┏━━

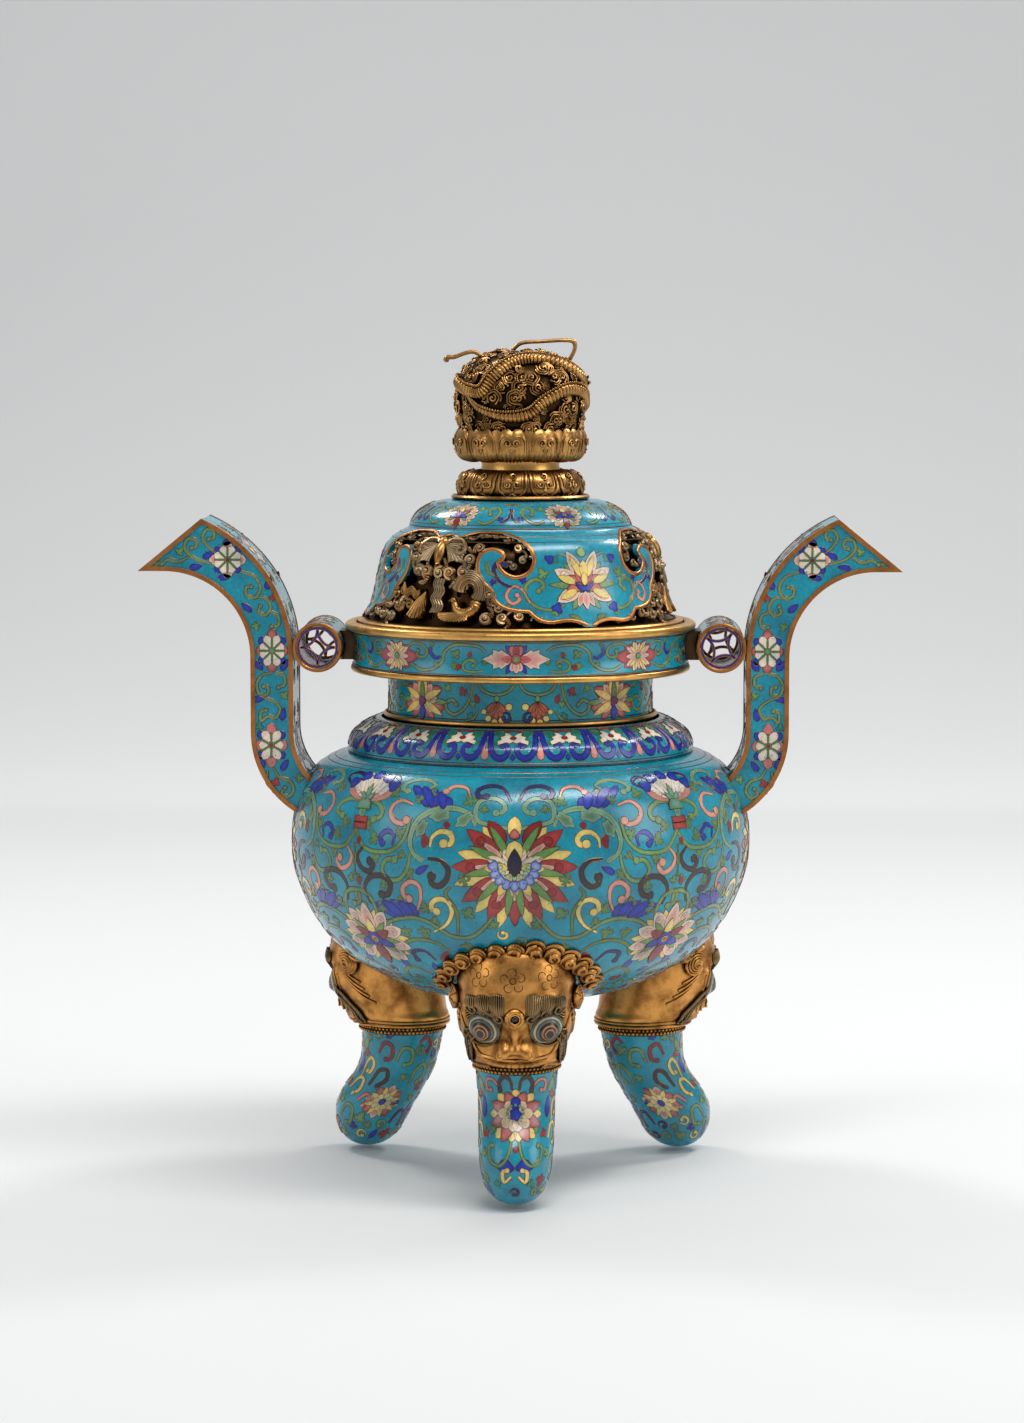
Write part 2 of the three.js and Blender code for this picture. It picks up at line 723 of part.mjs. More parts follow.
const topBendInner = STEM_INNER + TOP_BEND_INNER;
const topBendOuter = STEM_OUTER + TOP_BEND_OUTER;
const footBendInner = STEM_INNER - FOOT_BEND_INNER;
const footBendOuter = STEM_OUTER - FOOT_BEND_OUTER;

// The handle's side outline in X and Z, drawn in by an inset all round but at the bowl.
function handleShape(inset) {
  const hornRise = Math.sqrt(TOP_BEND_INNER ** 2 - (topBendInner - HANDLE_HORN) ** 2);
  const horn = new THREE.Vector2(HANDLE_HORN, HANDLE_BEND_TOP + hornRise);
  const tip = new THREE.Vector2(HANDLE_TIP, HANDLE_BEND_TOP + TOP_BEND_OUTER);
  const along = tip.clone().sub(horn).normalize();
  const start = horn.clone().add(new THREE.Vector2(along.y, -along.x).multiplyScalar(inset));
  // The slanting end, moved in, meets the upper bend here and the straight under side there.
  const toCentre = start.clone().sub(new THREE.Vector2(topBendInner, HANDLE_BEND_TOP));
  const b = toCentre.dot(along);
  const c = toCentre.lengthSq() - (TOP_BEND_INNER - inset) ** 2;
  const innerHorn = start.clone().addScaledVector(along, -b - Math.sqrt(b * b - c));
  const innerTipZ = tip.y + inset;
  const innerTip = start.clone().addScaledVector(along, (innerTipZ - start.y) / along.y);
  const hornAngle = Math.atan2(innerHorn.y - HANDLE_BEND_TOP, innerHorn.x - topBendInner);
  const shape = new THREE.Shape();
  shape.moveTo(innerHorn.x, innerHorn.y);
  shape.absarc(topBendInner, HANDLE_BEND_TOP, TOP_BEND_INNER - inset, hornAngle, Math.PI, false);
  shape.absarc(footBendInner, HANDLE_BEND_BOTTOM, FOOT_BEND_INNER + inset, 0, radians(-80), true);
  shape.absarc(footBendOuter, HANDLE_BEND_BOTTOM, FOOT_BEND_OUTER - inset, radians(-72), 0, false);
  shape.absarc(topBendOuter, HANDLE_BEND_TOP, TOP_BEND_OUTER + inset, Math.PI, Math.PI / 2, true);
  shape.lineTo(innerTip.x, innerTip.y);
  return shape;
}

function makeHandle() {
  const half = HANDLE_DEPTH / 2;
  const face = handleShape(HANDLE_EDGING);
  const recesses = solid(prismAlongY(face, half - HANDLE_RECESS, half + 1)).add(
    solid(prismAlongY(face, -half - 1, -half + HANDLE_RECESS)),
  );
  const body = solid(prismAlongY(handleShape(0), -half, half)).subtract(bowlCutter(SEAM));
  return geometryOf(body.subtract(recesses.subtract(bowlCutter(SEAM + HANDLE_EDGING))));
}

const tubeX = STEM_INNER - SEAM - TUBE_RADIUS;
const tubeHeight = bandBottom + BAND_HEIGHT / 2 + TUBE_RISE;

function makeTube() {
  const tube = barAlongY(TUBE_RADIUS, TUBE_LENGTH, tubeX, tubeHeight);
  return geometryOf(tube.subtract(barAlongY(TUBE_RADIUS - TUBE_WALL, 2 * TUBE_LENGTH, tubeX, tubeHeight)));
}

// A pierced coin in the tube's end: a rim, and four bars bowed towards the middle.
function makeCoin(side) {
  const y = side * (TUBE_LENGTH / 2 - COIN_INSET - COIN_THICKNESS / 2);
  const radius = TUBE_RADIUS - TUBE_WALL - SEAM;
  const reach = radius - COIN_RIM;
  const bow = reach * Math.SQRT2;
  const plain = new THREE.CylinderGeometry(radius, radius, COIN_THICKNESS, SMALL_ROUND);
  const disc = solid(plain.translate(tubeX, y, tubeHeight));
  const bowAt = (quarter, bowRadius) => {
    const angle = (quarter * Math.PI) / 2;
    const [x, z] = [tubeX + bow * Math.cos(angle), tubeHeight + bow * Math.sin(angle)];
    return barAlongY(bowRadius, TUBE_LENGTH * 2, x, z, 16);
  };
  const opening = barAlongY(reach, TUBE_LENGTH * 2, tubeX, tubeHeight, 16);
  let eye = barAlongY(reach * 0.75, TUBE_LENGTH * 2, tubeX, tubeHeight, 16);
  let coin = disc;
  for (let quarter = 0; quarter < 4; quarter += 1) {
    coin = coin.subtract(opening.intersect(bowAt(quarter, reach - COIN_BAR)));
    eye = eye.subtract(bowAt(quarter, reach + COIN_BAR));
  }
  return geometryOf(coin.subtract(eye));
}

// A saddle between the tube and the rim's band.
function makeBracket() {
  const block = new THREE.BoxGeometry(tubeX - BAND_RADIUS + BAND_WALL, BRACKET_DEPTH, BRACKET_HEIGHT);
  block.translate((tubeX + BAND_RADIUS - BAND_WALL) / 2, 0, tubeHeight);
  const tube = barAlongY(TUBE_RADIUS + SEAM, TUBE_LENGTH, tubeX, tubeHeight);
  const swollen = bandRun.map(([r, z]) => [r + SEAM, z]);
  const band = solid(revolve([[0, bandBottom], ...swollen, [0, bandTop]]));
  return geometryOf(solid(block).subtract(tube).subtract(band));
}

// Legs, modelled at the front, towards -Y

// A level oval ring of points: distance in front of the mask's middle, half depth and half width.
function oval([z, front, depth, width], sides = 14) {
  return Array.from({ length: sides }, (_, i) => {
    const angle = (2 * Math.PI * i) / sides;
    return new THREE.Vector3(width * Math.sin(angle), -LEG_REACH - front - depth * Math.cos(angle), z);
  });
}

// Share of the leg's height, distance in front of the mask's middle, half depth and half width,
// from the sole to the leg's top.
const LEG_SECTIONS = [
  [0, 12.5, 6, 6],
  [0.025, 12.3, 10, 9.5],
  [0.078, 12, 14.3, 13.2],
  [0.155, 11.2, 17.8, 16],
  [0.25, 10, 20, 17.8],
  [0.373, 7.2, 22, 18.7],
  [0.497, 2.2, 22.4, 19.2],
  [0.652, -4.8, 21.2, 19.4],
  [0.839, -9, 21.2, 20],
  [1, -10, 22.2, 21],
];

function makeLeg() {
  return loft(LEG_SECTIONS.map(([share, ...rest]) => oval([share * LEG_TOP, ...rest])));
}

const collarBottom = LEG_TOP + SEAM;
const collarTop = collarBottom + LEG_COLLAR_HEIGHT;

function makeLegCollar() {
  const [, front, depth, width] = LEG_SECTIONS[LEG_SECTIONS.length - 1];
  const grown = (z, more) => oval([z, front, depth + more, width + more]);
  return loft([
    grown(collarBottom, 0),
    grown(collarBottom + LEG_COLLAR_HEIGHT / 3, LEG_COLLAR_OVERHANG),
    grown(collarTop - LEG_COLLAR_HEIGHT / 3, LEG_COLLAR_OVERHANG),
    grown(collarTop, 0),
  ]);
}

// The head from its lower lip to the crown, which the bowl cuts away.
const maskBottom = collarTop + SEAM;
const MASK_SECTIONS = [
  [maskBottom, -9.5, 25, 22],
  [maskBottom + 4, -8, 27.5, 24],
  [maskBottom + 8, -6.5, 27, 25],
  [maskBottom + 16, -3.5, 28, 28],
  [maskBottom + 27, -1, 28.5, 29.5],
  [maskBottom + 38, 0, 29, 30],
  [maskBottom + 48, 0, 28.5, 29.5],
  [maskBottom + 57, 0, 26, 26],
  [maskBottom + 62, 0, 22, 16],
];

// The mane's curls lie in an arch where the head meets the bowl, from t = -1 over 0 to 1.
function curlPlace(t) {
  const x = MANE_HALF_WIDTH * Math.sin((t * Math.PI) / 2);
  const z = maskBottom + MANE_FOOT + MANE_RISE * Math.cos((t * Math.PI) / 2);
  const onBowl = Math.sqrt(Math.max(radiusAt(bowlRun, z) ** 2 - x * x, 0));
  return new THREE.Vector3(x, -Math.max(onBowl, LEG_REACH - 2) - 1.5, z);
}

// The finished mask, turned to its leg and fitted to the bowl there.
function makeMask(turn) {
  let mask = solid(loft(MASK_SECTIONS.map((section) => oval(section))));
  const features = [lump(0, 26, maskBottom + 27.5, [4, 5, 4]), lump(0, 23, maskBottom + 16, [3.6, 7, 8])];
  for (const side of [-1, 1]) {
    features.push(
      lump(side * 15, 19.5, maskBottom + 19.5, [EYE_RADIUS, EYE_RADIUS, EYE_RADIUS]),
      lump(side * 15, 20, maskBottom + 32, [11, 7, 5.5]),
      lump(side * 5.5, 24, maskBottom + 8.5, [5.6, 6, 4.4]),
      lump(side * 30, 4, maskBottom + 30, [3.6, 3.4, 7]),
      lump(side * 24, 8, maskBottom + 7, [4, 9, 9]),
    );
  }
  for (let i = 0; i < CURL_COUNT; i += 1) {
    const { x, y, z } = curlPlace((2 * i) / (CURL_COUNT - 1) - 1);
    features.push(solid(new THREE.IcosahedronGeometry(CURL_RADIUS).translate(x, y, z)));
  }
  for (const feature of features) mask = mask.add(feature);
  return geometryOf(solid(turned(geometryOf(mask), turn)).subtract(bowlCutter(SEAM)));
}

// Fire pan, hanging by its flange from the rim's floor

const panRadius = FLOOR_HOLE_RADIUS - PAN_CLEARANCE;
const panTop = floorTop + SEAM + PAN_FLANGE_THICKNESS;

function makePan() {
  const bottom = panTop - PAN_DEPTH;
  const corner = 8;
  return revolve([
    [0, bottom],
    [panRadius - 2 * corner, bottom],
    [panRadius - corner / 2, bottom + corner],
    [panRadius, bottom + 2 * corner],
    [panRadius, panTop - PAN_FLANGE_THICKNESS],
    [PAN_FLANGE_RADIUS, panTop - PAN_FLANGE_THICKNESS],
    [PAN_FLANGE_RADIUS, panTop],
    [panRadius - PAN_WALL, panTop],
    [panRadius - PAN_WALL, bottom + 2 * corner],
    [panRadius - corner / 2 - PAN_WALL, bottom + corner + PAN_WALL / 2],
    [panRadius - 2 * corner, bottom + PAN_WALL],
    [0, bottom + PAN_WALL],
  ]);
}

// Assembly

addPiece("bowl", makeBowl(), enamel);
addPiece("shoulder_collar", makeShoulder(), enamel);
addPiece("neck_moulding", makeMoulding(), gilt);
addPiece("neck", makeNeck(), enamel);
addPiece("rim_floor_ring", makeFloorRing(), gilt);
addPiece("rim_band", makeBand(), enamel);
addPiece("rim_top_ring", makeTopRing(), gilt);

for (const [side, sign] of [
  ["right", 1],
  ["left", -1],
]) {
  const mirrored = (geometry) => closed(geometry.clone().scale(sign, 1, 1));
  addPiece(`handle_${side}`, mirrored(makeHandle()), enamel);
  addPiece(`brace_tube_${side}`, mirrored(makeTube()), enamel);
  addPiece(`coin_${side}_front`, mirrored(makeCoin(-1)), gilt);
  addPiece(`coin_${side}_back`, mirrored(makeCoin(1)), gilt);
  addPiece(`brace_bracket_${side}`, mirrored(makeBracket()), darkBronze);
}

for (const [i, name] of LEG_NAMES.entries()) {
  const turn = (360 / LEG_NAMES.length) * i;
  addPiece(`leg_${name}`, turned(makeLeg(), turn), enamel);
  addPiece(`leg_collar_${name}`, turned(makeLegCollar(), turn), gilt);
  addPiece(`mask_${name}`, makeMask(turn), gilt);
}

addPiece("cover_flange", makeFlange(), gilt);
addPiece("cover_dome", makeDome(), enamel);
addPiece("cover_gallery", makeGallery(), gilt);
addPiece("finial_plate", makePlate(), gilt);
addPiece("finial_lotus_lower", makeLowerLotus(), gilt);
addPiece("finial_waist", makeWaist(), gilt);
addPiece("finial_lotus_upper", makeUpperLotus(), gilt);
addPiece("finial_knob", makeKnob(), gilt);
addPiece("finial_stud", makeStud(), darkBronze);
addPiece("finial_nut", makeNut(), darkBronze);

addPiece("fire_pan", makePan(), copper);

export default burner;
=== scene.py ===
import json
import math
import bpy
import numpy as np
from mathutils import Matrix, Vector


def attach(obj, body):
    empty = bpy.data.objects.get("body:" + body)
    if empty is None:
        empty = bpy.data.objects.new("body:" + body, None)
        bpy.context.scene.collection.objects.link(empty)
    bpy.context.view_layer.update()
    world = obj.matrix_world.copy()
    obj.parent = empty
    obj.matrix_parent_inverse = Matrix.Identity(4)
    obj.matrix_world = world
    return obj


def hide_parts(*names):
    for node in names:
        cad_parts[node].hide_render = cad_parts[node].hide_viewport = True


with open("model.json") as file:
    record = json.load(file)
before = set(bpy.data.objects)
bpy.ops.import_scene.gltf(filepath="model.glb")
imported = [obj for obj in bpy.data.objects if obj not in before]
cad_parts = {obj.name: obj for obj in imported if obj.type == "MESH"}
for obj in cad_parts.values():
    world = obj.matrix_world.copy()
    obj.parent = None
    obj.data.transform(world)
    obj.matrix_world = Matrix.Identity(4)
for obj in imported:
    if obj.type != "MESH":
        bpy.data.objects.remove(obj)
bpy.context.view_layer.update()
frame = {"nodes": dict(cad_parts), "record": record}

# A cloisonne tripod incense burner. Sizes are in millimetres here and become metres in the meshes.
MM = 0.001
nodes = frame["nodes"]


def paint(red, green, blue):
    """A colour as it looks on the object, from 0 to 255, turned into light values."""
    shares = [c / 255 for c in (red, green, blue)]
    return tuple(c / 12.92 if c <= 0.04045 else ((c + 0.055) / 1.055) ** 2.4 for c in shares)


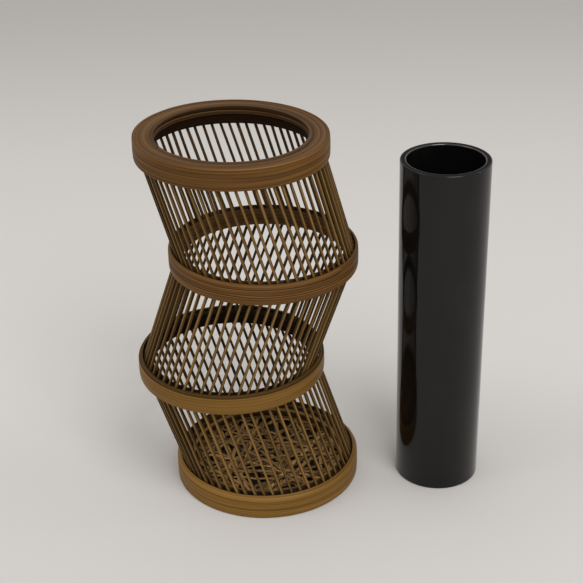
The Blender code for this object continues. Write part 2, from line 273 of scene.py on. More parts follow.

┗━━

▶ [Direction]:
Look at the material above and copy, word for word, its lines from the first through the one containing "const footBendOuter = STEM_OUTER".

▶ [Correct response]:
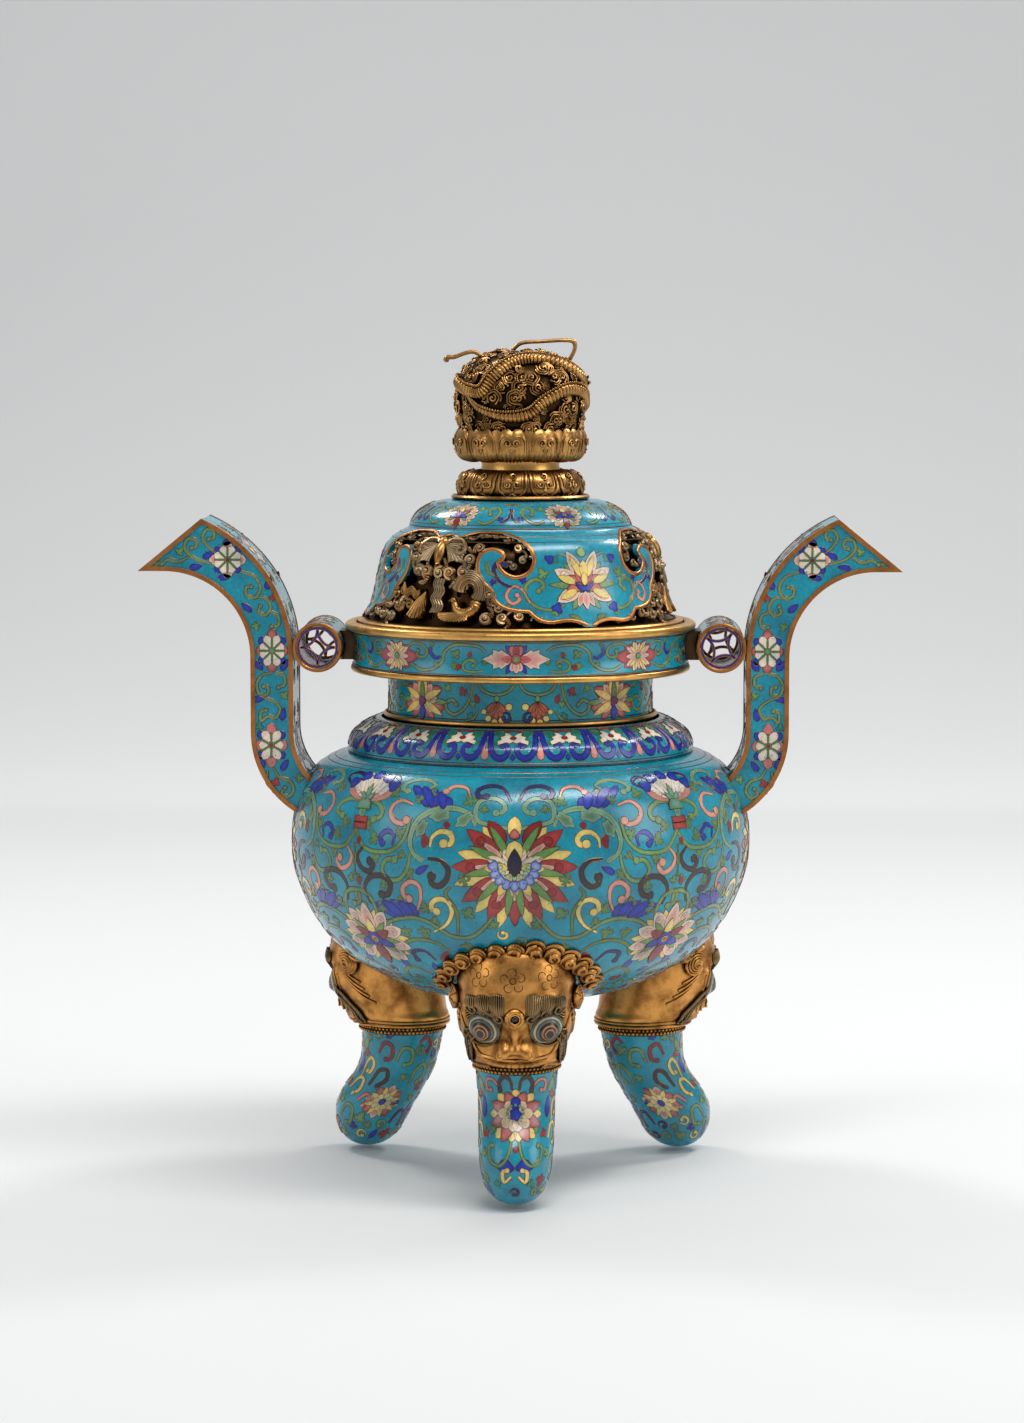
Write part 2 of the three.js and Blender code for this picture. It picks up at line 723 of part.mjs. More parts follow.
const topBendInner = STEM_INNER + TOP_BEND_INNER;
const topBendOuter = STEM_OUTER + TOP_BEND_OUTER;
const footBendInner = STEM_INNER - FOOT_BEND_INNER;
const footBendOuter = STEM_OUTER - FOOT_BEND_OUTER;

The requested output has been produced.